PBerit commented 7 months ago

@araffin : thanks for your answer,

I also now use a numpy array for the observation and the environment checker does not complain any more. Further, I divide by 37 now I trained different models using differenert algorithms from stable-baselines 3. Still, the results are always bad. I get a cumulative mean reward of about -20. So I still have the strong felling, that the agent does not learn as this problem is very easy and there are only 3 actions to choose.
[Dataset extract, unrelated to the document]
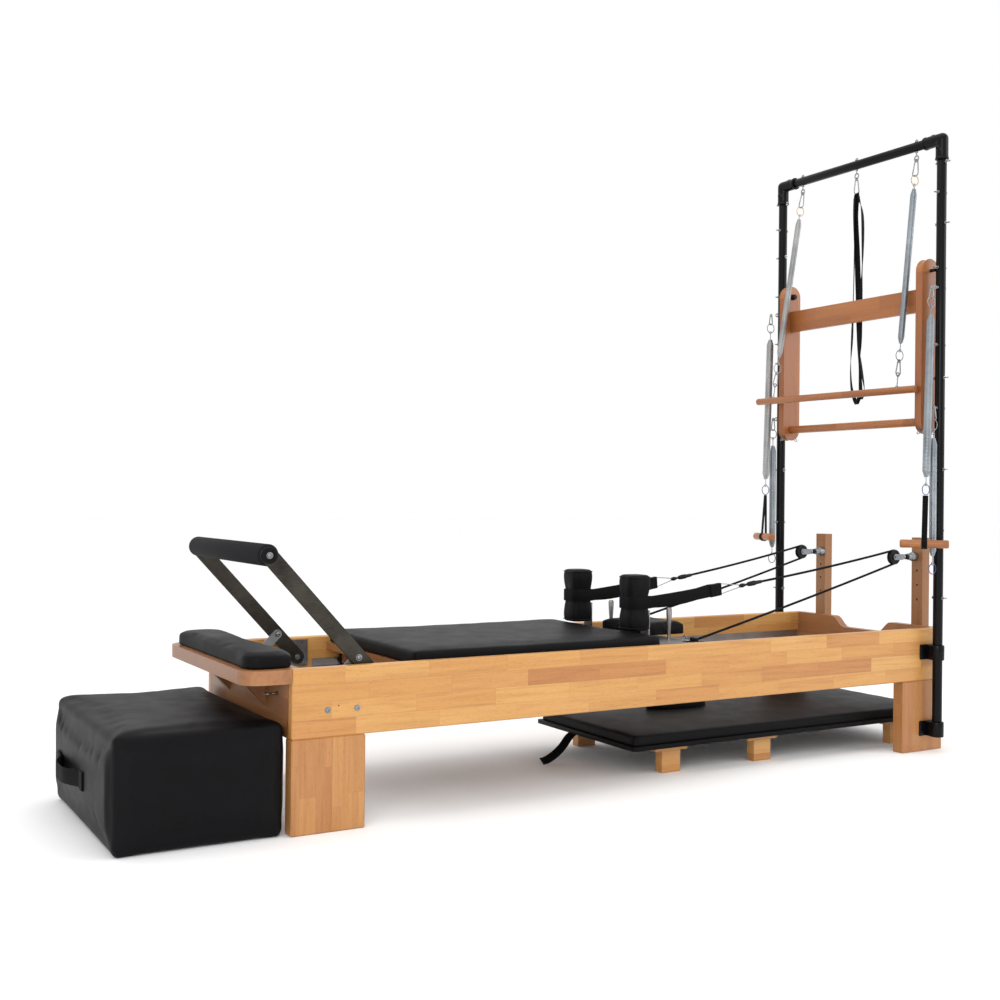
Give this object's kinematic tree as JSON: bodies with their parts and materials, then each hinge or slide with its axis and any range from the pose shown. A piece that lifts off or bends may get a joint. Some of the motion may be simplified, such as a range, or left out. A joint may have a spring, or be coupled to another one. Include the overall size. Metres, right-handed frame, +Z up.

One thing I notices using DQN is that during training, the console output of stable-baselines 3 about the rollout parameter "ep_rew_mean" is very slightly increasing to about 57.5 . However, the end result using the trained agent is still very bad of about -30. When having a look at the rollout parameter "ep_rew_mean" for PPO, the improvements are extremely slow which leads to a ep_rew_mean of about 3 after 200.000 steps (which are way too many for this simple problem; in the tutorial they use 50.000 steps for very good results).

What do you mean by "correct truncation"? In this example I don't think there is a difference between truncation and termination. Just after 60 timeslot the episode terminates and a new ones starts.